Certo, è questo ciò che accade nel teatro in generale, non fosse che il genio di Shakespeare, che è quello di una moltitudine, è giunto ad un questionamento sulle cose del mondo quanto più radicale ad ogni tentativo di risposta. E (quasi) sempre riesce a cogliere la vera natura di ogni singolo movimento dell’anima che intende esplorare.
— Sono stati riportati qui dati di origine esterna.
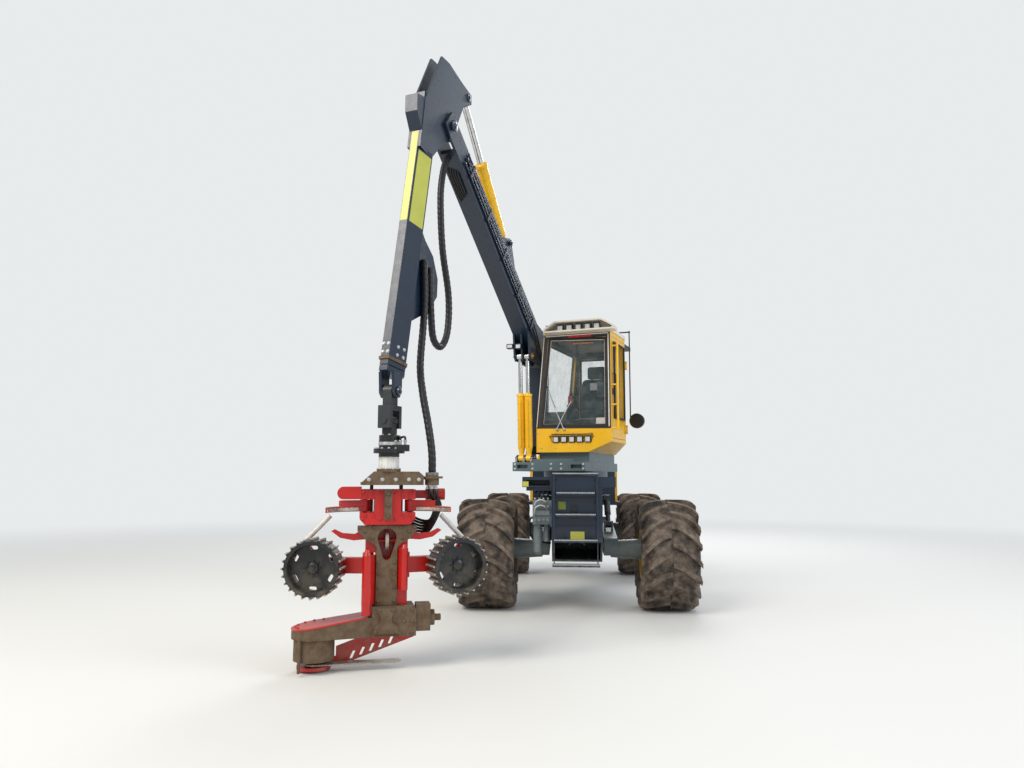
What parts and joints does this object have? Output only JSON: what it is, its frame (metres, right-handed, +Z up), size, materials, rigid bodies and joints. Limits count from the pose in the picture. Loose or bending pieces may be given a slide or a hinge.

Shakespeare è filosofo pratico nella misura in cui è profeta come diremmo profeta nel lessico spinoziano. Se è vero che i profeti sono nella interpretazione di Spinoza i portatori attraverso la parola della vera natura delle cose in un linguaggio accessibile al volgo. E se i porta-parola biblici traducevano la verità in immagini ed eventi straordinari per produrre convinzione e memoria nella “mente di primo genere” dei loro destinatari, Shakespeare mette in scena la verità, la rende pubblica. Non solo, ne definisce anche le qualità linguistiche, producendo la lingua di quella moltitudine, l’Inglese del popolo di Elisabetta I che, non a caso appassionata di teatro e di Shakespeare, convertì se stessa in icona vivente della Vergine Maria.
Il «teatro delle passioni» che avverrà teoreticamente nel secolo che inizia quando la vita di Shakespeare sta per compiersi è già avvenuto praticamente sui palcoscenici londinesi ed è pronto per transitare nella deduzione geometrica dell’Etica di Spinoza.